If such modern day monsters are allowed by law, Farrell and Schneider argue “likely, anyone who wanted to facilitate illegal activities would have a strong incentive to turn their operation into a DAO — and then throw away the key.”

Things could get weird, if so.

“What if robots, like DAOs, are designed to obey only their initial instructions, however unlawful,” the authors ask, “and refuse all further updates or commands?” 

“Robots are even more obviously golems than DAOs are,” they write — so if DAOs operating in the digital world are effectively above the law, autonomous robots probably should be, too.

Now imagine the two together: A Frankenstein DAO robot that cannot be held liable for its actions because it runs on immutable smart contract code. 

We’ve been looking for a real-world use case for smart contracts and DAOs and it doesn’t get any more real-world than that.

Google on social-engineering crypto heists

A report from Google details the growing threat of state-run social engineering scams, in which attackers infiltrate a company’s cloud-based systems by impersonating freelance software developers.

Google takes us step by step through an exploit executed by the North Korean hacker known as UNC4899, who “primarily targets the cryptocurrency and blockchain industries.”

Why those two guiltless industries?

A co-author of the report told Decrypt that the attackers target companies’ cloud-based systems “because that is where the data, and thus money, is.”

But presumably only the crypto money.

Decrypt reports that $1.6 billion of crypto has been stolen this year in such attacks, which is a lot.

But if you were really stealing money based on where it is, you’d be stealing it from banks.

Banks, though, keep their money in spreadsheets, not crypto wallets, which makes it harder to move.

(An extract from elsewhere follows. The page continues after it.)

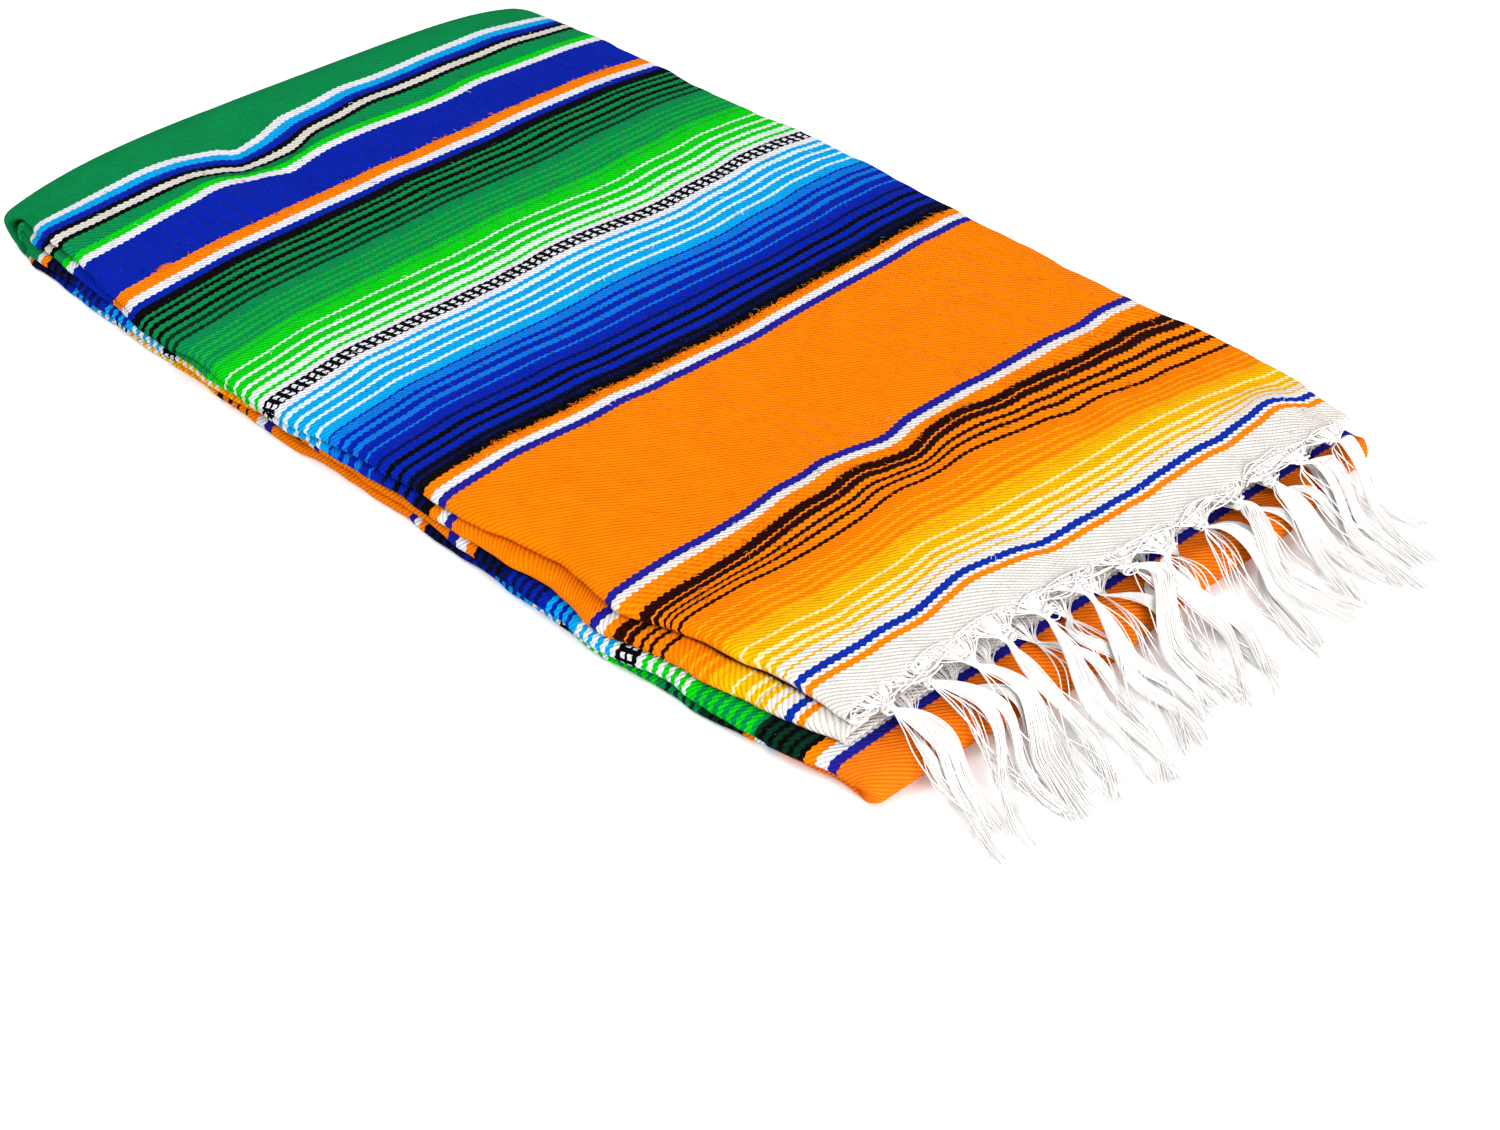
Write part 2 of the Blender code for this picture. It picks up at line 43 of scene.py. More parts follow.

The Google report explains that hackers “replace existing JavaScript files with those containing malicious code, which were designed to manipulate cryptocurrency functions and trigger a transaction with the cryptocurrency wallet of a target organization.”

That wouldn’t work with a bank’s spreadsheet, so I take the report as evidence that crypto remains the best money to steal.

And launder, of course.

Should banks get to decide who they bank for? 

In a short blog post, Peter Conti-Brown offers a defense of banks accused of debanking.

The legal scholar argues that President Trump’s claim that “the banks discriminated against me very badly” is an instructive example of “how incoherent the advocacy against debanking is.”

“Donald Trump and his various entities were extraordinarily risky bets for his many banking partners,” he reasons, so it was only natural for banks to be wary of him.

“Debanking,” as Conti-Brown frames it, is simply the free market at work: “There are 9,000 insured depository institutions in America. Many are willing to take the risks that some are not. That’s how markets work.”  

Nic Carter and many others argue that banks targeted crypto companies for debanking for political reasons, but this too can be framed as risk management: the risk of incurring giant fines from regulators. 

In short, the banks were probably just doing what the government told them to do, as the Cato Institute’s Nick Anthony highlights.

Austin Campbell similarly argues that the blame lies not with the banks, but with regulators for “harassing banks who banked crypto clients.”

Banking regulators are all-powerful, so you can hardly blame the banks for giving in to the harassment. 

This will feel like a distinction without a difference to crypto people who have been debanked, but it’s relevant to the remedy. 

The proposed solution to debanking often sounds like preventing banks from denying service to any customer for any reason.

But surely private banks should get to decide what risks they take?

Conti-Brown argues that telling banks what risks they have to take is a form of “heavy-booted statecraft.”

And what could be less crypto than that?